Reflection & Learnings

This multi-year router configuration project has been a profound technical journey, evolving from basic implementation to sophisticated networking solutions. The progression across multiple router implementations has provided valuable insights into effective approaches, revealed important challenges, and opened new possibilities for future projects.

What Worked Well

  • Incremental Implementation: Adding security measures one layer at a time with thorough testing between additions proved highly effective, allowing for isolation of issues and ensuring each component worked properly before adding complexity.
  • Research-First Approach: Consulting multiple information sources (Linux forums, OpenWrt documentation, security communities) before implementation provided diverse perspectives and reduced risks of critical configuration errors.
  • Systematic Troubleshooting: Developing a consistent diagnostic methodology using specific command-line tools significantly improved problem resolution efficiency and reduced downtime during implementations.
  • Defense-in-Depth Strategy: Implementing multiple complementary security layers proved more effective than relying on any single security measure, creating comprehensive protection that remained robust even if one layer was compromised.

Challenges & Solutions

  • Package Installation Failures: When VPN tunnels were active, package installation would fail with cryptic errors like "wget returned 4." Solved by developing a consistent sequence: temporarily stopping VPN services before package installation, then restarting them afterward.
  • DNS Resolution Conflicts: Implementing both secure DNS and VPN tunneling created resolution conflicts. Resolved by configuring proper DNS hierarchy with carefully ordered resolvers and ensuring correct traffic routing through appropriate interfaces.
  • CGNAT Traversal: Traditional remote access methods failed due to ISP's Carrier-Grade NAT implementation. Overcame this by implementing Tailscale directly on the router with proper subnet routing, creating a secure access path through the CGNAT barrier.
  • Firmware-Specific Quirks: Different distributions (DD-WRT, OpenWrt) and even device-specific firmware builds handled configurations differently. Addressed by creating documentation of each router's specific requirements and maintaining separate configuration procedures for each device.

Future Considerations

  • Personal Server Integration: The Wake-on-LAN router implementation will directly connect to the upcoming personal server project, enabling secure remote management and remote access from anywhere.
  • Network Monitoring Enhancement: Implementing comprehensive monitoring solutions would provide better visibility into network traffic patterns, potential security events, and performance metrics across all router implementations.
  • Configuration Automation: Developing scripts to automate common configuration tasks would improve consistency and reduce manual effort during future router setups or firmware updates.
  • Security Audit Procedures: Creating formal, periodic security audit procedures would ensure configurations remain up-to-date with current security best practices and vulnerabilities are addressed promptly.

Personal Takeaway

This project has fundamentally transformed my understanding of networking and security architecture.
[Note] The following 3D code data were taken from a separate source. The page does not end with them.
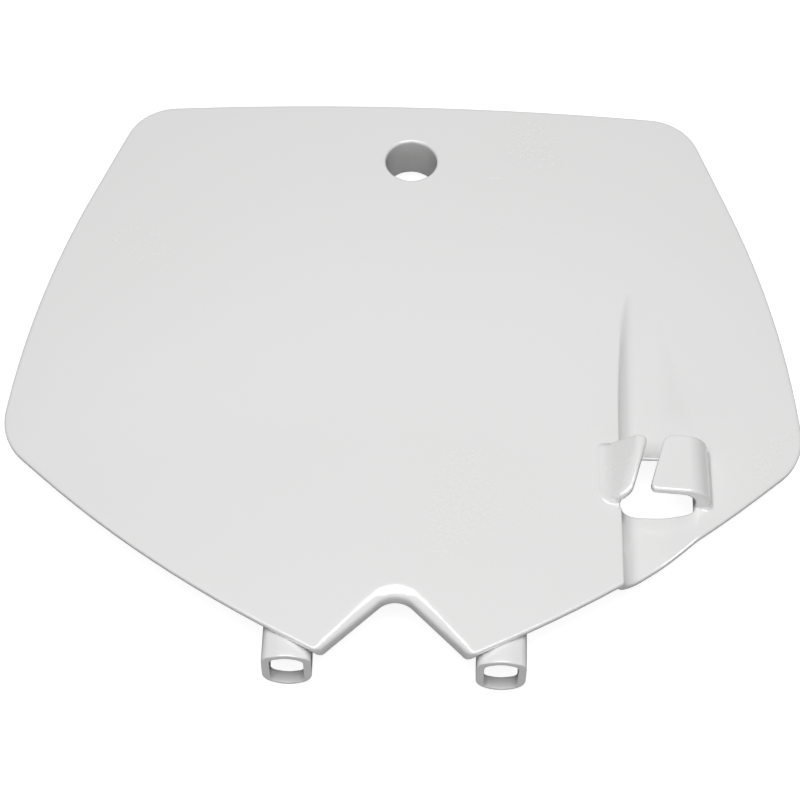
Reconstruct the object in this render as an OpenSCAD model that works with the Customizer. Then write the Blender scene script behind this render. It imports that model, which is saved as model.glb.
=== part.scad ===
// Racing number board: one white moulded plate with a bolt boss near its top edge,
// two eyelets behind its legs and a hose guide at its right-hand side.
// It lies on its back: +X right, +Y towards the top edge, +Z out of the front face.
// The origin is at the middle of its height and width, on the surface it lies on.

/* [Board outline] */
// Overall width across the side corners
board_w = 290; // [260:1:330]
// Overall height, from the top edge to the ends of the eyelets
board_h = 248; // [230:1:280]
// Distance of the top corner points in from the overall width, at each side
top_in = 36.5; // [28:0.5:46]
// Distance of the soft bend of the side edges in from the overall width
side_bend_in = 4; // [2:0.5:8]
// Height of the soft bend of the side edges, as a share of the overall height
side_bend_share = 0.629; // [0.58:0.001:0.67]
// Height of the side corners, as a share of the overall height
side_corner_share = 0.361; // [0.33:0.001:0.4]
// Distance of the soft bend of the lower edges in from the overall width
low_bend_in = 58; // [52:0.5:64]
// Height of the soft bend of the lower edges
low_bend_y = 34; // [31:0.5:37]
// Width between the points of the legs
leg_w = 51.8; // [48:0.2:56]
// Gap from the points of the legs down to the ends of the eyelets
leg_y = 0.9; // [0.4:0.1:3]
// Height of the point of the notch above the ends of the eyelets
notch_y = 26.8; // [20:0.2:32]
// Radius of the top corners
top_r = 19; // [8:1:24]
// Radius of the side corners
side_r = 27; // [12:1:34]
// Share of its shorter edge that the soft bend of the sides is rounded over
side_bend_soft = 0.94; // [0.4:0.01:0.96]
// Share of its shorter edge that the soft bend of the lower edges is rounded over
low_bend_soft = 0.84; // [0.4:0.01:0.96]
// Radius at the points of the legs
leg_r = 4; // [2:0.5:6]
// Radius at the top of the notch
notch_r = 8; // [4:0.5:11]

/* [Sheet] */
// Wall thickness of the plate
wall = 2.5; // [2:0.1:3.5]
// Radius that the front face is curved to from side to side
face_r = 1100; // [700:20:1500]
// Depth of the lip behind the notch, from the front face
lip_depth = 6.5; // [4:0.5:10]

/* [Bolt boss] */
// Distance of the boss down from the top edge
boss_in = 28.5; // [20:0.5:45]
// Diameter of the bore
boss_bore = 20; // [12:0.5:21]
// Outside diameter of the boss
boss_d = 26; // [24.5:0.5:32]
// Depth of the boss from the front face
boss_depth = 18; // [12:0.5:22]
// Radius of the rounded mouth
mouth_r = 1; // [0.5:0.1:1.5]

/* [Eyelets] */
// Spacing of the eyelets
lug_pitch = 72.6; // [66:0.2:80]
// Outside width of an eyelet
lug_w = 17; // [16:0.2:19]
// Depth of the eyelets behind the front face at the middle
lug_depth = 23; // [20:0.5:28]
// Wall at the sides of an eyelet
lug_side_wall = 2.7; // [2:0.1:3.5]
// Wall at the front and rear of an eyelet
lug_end_wall = 1.7; // [1.2:0.1:3]
// Length of the ring at the rear of an eyelet
lug_ring = 4.5; // [3:0.5:8]
// Length of an eyelet where it joins the plate
lug_root = 21; // [16:1:30]
// Length of an eyelet that stands clear of the plate at its sides
lug_clear = 12; // [8:0.5:15]
// Radius of an eyelet's rear
lug_rear_r = 9.8; // [9.3:0.1:14]
// Radius of an eyelet's front
lug_front_r = 13.6; // [10:0.2:20]
// Radius of the corners of an eyelet's hole
lug_hole_r = 3; // [2:0.1:3.2]
// How far the hole's front and rear bulge out between its corners
lug_bulge = 1.5; // [1:0.1:2]

/* [Hose channel] */
// Distance of the channel from the side of the board
guide_in = 54; // [50:0.5:60]
// Width of the channel at the front face
channel_w = 26.4; // [24:0.2:28]
// Depth of the channel
channel_depth = 5.8; // [3:0.2:8]
// Lean of the channel's left wall, in degrees
channel_lean = 3.3; // [2:0.1:6]
// Radius where the left wall turns into the floor
channel_left_r = 7; // [4:0.5:8]
// Radius where the floor turns into the right slope
channel_right_r = 20; // [10:1:24]
// Rise of the floor from the left wall to the right slope
floor_rise = 0.8; // [0:0.1:1.5]
// Slope of the channel's right side, in degrees
right_slope = 25; // [22:0.5:32]
// Height at which the channel starts to rise to the front face
ramp_y = 103; // [95:1:115]
// Slope of the rising part of the channel, in degrees
ramp_angle = 5.4; // [4:0.1:7]

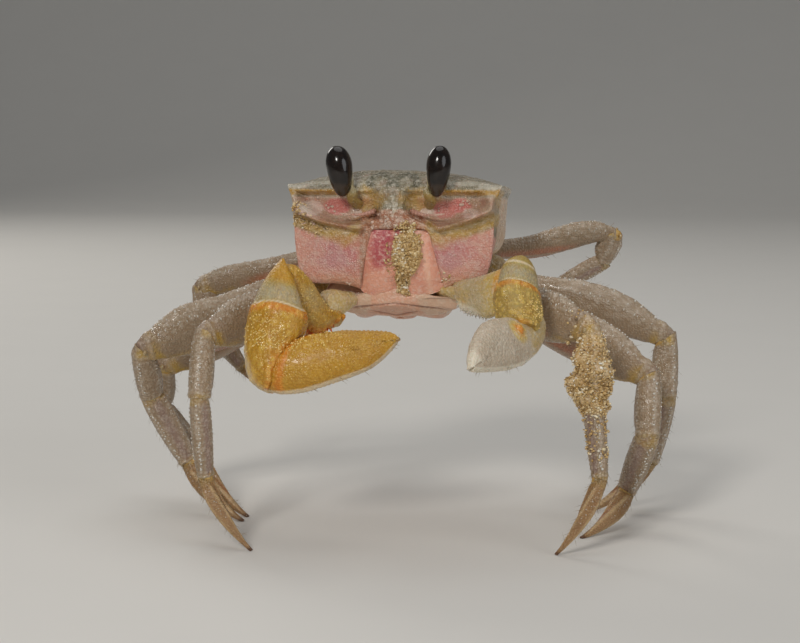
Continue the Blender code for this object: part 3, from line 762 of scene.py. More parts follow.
SHELL = {
    "Subsurface Weight": 0.12,
    "Subsurface Radius": (1.0, 0.55, 0.4),
    "Subsurface Scale": 0.0012,
    "Specular IOR Level": 0.5,
    "Coat Weight": 0.06,
    "Coat Roughness": 0.2,
    "IOR": 1.5,
}


GRAIN_HEIGHT = 0.00012


def limb_finish(name, base, second, joint, edge, dark, glint, wet=0.24, dry=0.46, grain_height=0.9,
                freckle=0.12, cloud=0.22, joint_strength=0.8, pale="B4AE92", bead_strength=0.45):
    """The shell of a limb: its base colour clouded with a darker one, a second colour where tinted, its
    own colours near the joints and along the edges, and glossier beads and grains, with painted
    highlights in the glint colour on their tops."""
    made = Finish(name, base, SHELL)
    mottle = made.mottle(260.0, 1500.0)
    grains = made.grains(2100.0)
    made.zones((second, "tint", 1.0, 0.22, 500.0, 0.4), (pale, "pale", 0.9, 0.35, 600.0, 0.4),
               ("D6B47C", "sandy", 1.0, 0.2, 900.0, 0.4))
    made.lay(dark, mottle["Clouds"], cloud)
    made.zones((joint, "joint", joint_strength, 0.5, 650.0, 0.45))
    made.lay(dark, mottle["Freckles"], freckle)
    made.zones((edge, "edge", 0.85, 0.2, 900.0, 0.4))
    # Painted highlights on the grains' tops.
    made.lay(glint, grains["Tops"], 0.22)
    bead = made.mark("bead")
    # Painted highlights on the beads, where the roughness is also lowered.
    made.lay(glint, bead, bead_strength)
    made.damp(wet, dry, 300.0, sums(made.tree, "MULTIPLY_ADD", bead, -0.5, 1.0))
    made.raise_by(grains["Height"], GRAIN_HEIGHT, grain_height)
    return made.close()


SHELL_ZONES = (
    ("DDA590", "cheek", 1.0, 0.2, 400.0, 0.4),
    ("BC8A92", "mauve", 0.6, 0.7, 330.0, 0.45),
    ("C4686A", "rose", 0.6, 0.8, 420.0, 0.5),
    ("EDB695", "salmon", 0.85, 0.3, 500.0, 0.45),
    ("DDBD9E", "flank", 0.9, 0.3, 400.0, 0.45),
    # Edge: paler on the side ridge, and a painted highlight along the front's top brink.
    ("C4BDA9", "edge", 0.5, 0.3, 900.0, 0.4),
    ("B59D80", "socket", 0.95, 0.3, 500.0, 0.4),
    ("BF994A", "lip", 0.95, 0.4, 480.0, 0.45),
    ("8A6A38", "lip_line", 0.6, 0.9, 700.0, 0.35),
    ("B87C60", "epistome", 0.85, 0.6, 500.0, 0.4),
    ("C4A15A", "olive", 0.9, 0.7, 600.0, 0.4),
    ("CF6F66", "pink", 0.85, 0.6, 480.0, 0.5),
    # White: the right socket's own grey-white, and painted highlights at three damp spots of the front.
    ("E2D6C4", "white", 0.85, 0.9, 620.0, 0.4),
    ("BE9036", "brow", 0.85, 0.4, 700.0, 0.4),
    ("4C4828", "arch", 0.9, 0.4, 600.0, 0.3),
    ("D0C7B4", "spot", 0.75, 1.1, 700.0, 0.25),
)


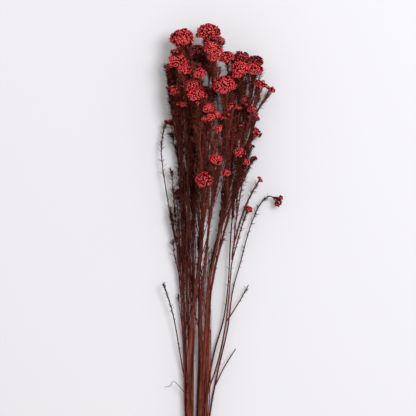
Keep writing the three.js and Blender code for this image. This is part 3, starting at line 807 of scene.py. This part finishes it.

What began as a straightforward desire to enhance network privacy evolved into a deep technical exploration that built my confidence in tackling complex technical challenges without formal guidance. The methodical problem-solving approach developed during this project—research thoroughly, implement incrementally, test rigorously—has become invaluable in all my technical work. Most importantly, I've gained an appreciation for the profound importance of network security in our connected world and the satisfaction that comes from building systems that protect digital privacy and security.